* _Supplied material_
+++
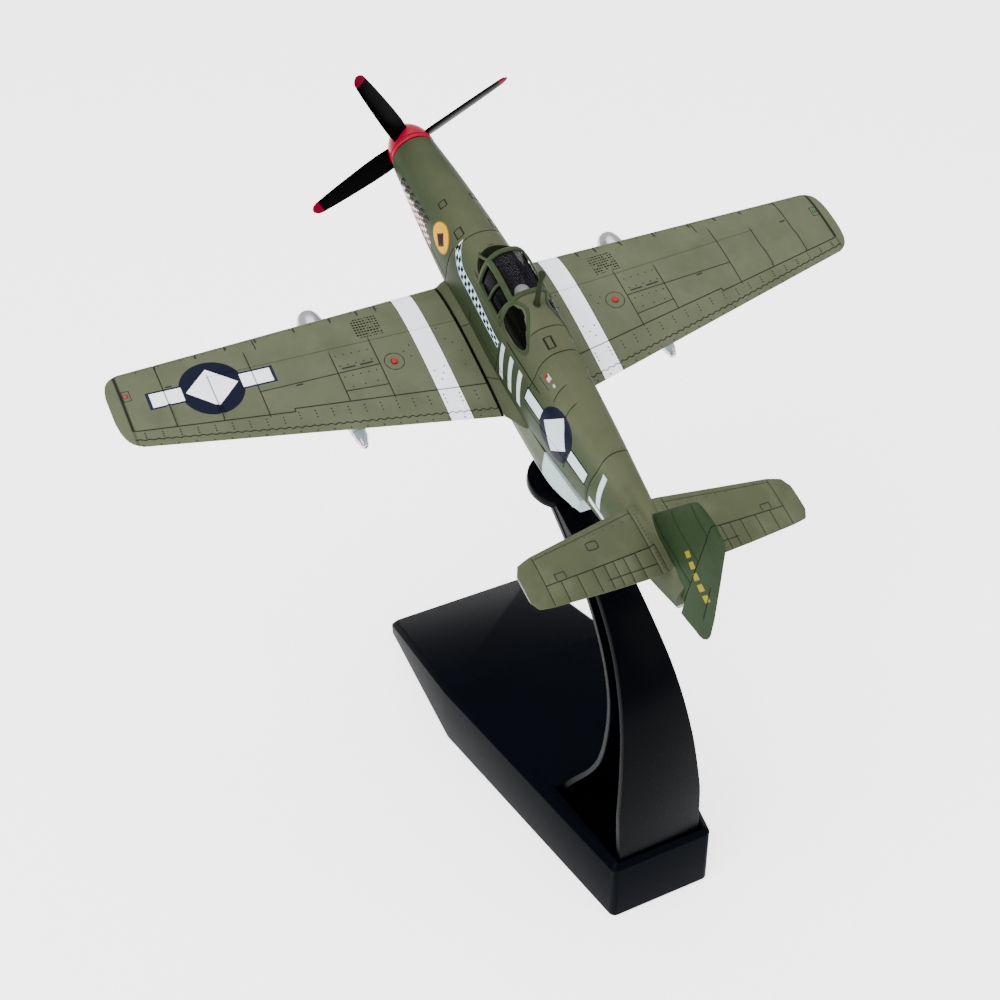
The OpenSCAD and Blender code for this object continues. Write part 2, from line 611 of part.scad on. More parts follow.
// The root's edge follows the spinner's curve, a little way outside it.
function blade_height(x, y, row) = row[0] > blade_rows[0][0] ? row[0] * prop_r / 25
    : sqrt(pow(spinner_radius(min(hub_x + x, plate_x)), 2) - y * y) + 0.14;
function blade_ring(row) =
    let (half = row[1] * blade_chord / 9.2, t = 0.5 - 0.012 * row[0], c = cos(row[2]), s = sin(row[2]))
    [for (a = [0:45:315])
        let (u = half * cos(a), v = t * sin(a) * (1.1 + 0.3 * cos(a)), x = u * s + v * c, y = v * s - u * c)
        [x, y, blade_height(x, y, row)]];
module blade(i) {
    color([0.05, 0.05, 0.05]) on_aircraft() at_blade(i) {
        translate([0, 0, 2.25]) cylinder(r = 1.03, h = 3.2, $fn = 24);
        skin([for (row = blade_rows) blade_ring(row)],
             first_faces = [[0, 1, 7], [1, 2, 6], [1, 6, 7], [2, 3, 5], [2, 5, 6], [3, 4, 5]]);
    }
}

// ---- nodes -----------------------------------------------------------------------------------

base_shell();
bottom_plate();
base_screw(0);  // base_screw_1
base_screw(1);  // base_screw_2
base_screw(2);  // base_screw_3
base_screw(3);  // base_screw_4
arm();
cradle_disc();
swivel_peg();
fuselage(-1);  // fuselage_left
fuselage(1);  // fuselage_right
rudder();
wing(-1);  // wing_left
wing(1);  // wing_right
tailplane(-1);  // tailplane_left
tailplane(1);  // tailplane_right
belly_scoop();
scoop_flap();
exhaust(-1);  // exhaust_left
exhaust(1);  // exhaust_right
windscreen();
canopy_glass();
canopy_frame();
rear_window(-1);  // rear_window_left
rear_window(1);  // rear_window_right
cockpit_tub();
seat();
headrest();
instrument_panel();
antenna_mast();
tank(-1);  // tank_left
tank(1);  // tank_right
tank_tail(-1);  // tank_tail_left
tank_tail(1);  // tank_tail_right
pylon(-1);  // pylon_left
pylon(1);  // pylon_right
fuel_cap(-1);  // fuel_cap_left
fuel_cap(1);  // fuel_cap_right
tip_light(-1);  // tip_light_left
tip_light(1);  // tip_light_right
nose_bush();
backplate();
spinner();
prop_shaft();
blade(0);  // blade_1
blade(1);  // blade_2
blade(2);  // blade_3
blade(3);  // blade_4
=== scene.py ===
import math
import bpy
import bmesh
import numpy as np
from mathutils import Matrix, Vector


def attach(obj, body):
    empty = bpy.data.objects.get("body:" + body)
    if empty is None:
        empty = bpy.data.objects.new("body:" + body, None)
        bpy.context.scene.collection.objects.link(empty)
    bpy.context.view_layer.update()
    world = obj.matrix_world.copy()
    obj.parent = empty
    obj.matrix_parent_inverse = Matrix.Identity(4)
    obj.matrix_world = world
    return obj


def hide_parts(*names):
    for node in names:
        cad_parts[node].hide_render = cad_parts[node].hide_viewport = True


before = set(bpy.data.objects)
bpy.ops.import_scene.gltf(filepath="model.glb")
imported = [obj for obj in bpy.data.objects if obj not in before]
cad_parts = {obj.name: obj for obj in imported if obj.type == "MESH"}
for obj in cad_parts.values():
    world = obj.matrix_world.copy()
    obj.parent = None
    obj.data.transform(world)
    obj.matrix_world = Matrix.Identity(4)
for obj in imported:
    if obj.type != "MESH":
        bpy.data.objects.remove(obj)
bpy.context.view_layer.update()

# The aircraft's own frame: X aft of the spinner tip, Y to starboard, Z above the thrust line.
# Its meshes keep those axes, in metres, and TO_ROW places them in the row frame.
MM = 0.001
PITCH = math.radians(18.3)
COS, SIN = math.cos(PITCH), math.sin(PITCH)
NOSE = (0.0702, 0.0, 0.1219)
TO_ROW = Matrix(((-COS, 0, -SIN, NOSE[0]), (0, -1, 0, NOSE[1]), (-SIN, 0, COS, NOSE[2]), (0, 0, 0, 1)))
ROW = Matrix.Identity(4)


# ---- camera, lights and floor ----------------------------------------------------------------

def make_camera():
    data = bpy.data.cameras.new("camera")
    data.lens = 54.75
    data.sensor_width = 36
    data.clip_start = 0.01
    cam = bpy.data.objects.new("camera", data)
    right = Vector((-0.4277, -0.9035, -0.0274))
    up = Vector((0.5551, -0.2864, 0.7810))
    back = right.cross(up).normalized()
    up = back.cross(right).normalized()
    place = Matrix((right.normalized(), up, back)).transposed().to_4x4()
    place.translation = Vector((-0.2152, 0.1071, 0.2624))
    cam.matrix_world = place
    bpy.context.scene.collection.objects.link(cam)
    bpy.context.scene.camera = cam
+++
* _Task to complete_
Everything from the line containing "base_shell();" down to the line containing "imported = [obj" should be retyped exactly, both lines included, and nothing more.

* _Solution to the problem_
base_shell();
bottom_plate();
base_screw(0);  // base_screw_1
base_screw(1);  // base_screw_2
base_screw(2);  // base_screw_3
base_screw(3);  // base_screw_4
arm();
cradle_disc();
swivel_peg();
fuselage(-1);  // fuselage_left
fuselage(1);  // fuselage_right
rudder();
wing(-1);  // wing_left
wing(1);  // wing_right
tailplane(-1);  // tailplane_left
tailplane(1);  // tailplane_right
belly_scoop();
scoop_flap();
exhaust(-1);  // exhaust_left
exhaust(1);  // exhaust_right
windscreen();
canopy_glass();
canopy_frame();
rear_window(-1);  // rear_window_left
rear_window(1);  // rear_window_right
cockpit_tub();
seat();
headrest();
instrument_panel();
antenna_mast();
tank(-1);  // tank_left
tank(1);  // tank_right
tank_tail(-1);  // tank_tail_left
tank_tail(1);  // tank_tail_right
pylon(-1);  // pylon_left
pylon(1);  // pylon_right
fuel_cap(-1);  // fuel_cap_left
fuel_cap(1);  // fuel_cap_right
tip_light(-1);  // tip_light_left
tip_light(1);  // tip_light_right
nose_bush();
backplate();
spinner();
prop_shaft();
blade(0);  // blade_1
blade(1);  // blade_2
blade(2);  // blade_3
blade(3);  // blade_4
=== scene.py ===
import math
import bpy
import bmesh
import numpy as np
from mathutils import Matrix, Vector


def attach(obj, body):
    empty = bpy.data.objects.get("body:" + body)
    if empty is None:
        empty = bpy.data.objects.new("body:" + body, None)
        bpy.context.scene.collection.objects.link(empty)
    bpy.context.view_layer.update()
    world = obj.matrix_world.copy()
    obj.parent = empty
    obj.matrix_parent_inverse = Matrix.Identity(4)
    obj.matrix_world = world
    return obj


def hide_parts(*names):
    for node in names:
        cad_parts[node].hide_render = cad_parts[node].hide_viewport = True


before = set(bpy.data.objects)
bpy.ops.import_scene.gltf(filepath="model.glb")
imported = [obj for obj in bpy.data.objects if obj not in before]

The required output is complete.